Review: written July 2007

Gum-chewing, popcorn crunching blockbuster - McClane is back

After a Summer of bloated sequels in 2007, how refreshing to see one that is actually as much fun as you expect it to be - if not more.

In other words, a Summer blockbuster movie which makes up with a sense of humour and a bit of heart what it lacks in originality or believability. There are some stunning set pieces, and even better, the action segues from one scene to the other in a genuine sense of momentum and urgency. This is good old fashioned high octane thrills, with a few things you probably haven't seen before... OK, it is significantly more ludicrous than its predecessors - cgi has enabled McClane to become just a little too indestructible. After the 4th or 5th time seeing him drop from some ridiculous height onto concrete or catwalks etc.. belief becomes just a little too suspended, and as a result we become a little dissociated from rooting for the hero. But let's not quibble!

Cast fit the bill - Bruce Willis carries the show, and Timothy Olyphant works fine if not spectacularly as the baddie. Justin Long as the computer nerd who holds the answers is a standout opportunity for wisecracks and the McClane humour touch... Also Maggie Q is the ‘hot but lethal’ `baddie accomplice', and Mary Elizabeth Winstead is entertaining as the chip-off-the-old-block young McClane.

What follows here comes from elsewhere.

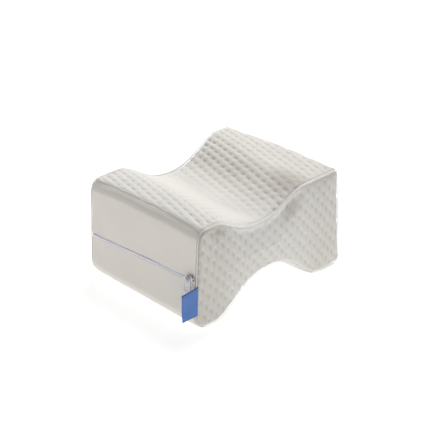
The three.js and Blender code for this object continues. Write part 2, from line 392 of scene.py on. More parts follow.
side_rows = rows(-along * np.sign(depth), up, rows_side, start_side)
band_rows = rows(depth, run, rows_band, start_band)
form_side = tuck_form(rows_side, tuck_turn_side, tuck_half_length_side)
form_band = tuck_form(rows_band, tuck_turn_band, tuck_half_length_band)
count = np.where(is_side[:, None], side_rows, band_rows)
form = np.where(is_side[:, None], form_side, form_band).T
off = (count - np.round(count)).T
tuck = np.exp(-(form[0] * off[0] ** 2 + form[1] * off[0] * off[1] + form[2] * off[1] ** 2))
turns = 2 * math.pi * count.T
shares = np.where(is_side[:, None], puff_shares_side, puff_shares_band).T
wave = shares[0] * np.cos(turns[0]) + shares[1] * np.cos(turns[0] + turns[1]) + shares[2] * np.cos(turns[1])

# The quilting fades into the seams and under the end panel's edge, lies stretched flat in the hollow of
# the saddle, and is shallower on the sides and on top of the humps
crease_lean = math.radians(52)
crease_step = 0.0001
near_end_x = -0.085
near_end_z = 0.10
panel_end_x = -0.1
panel_facing = -0.5
pillow_width = 0.2
flat_near_x = -0.0277
flat_drift = 0.0285
flat_half_length = 0.0255
flat_facing = 0.3
flat_share = 0.85
seam_fade = (0.0015, 0.0075)
crease_fade = (0.0015, 0.0080)
side_share = 0.70
hump_share = 0.58
hump_facing = (0.84, 0.96)

panel_edge = read_points(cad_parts["end_panel_upper"])
panel_rows = sorted({round(y, 4) for y in panel_edge[:, 1]})
crease = np.array([max((p for p in panel_edge if abs(p[1] - y) < crease_step), key=lambda p: p[2])
                   for y in panel_rows])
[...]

Die Hard gained cult status for its sense of claustrophobia - it was the sense of confinement that helped up the ante, and this was somewhat less confined (in an airport) in the second, and less so in the third (whole of New York)... so letting McClane loose on the whole of the Eastern Seaboard (ok, maybe a slight exaggeration, but it feels like it...) seems like a recipe for disaster.. but what balances this somewhat is the sense of familiarity with the city - this is McClane's spiritual home, and he is back being a cop (in the wrong place at the wrong time, etc, etc.). Taking the internet attack as the theme might not be the most original idea, but it works really well to give that `anything can happen' feel, and makes our old fashioned hero doing things the old fashioned way a real anti-hero.

All in all, this is just a good fun movie, and the much hyped PG-13 tag in the US has not muted the action and grit, just the language. I recommend catching it at the cinema where it is meant to be seen. Bring the popcorn. Leave the brain at home.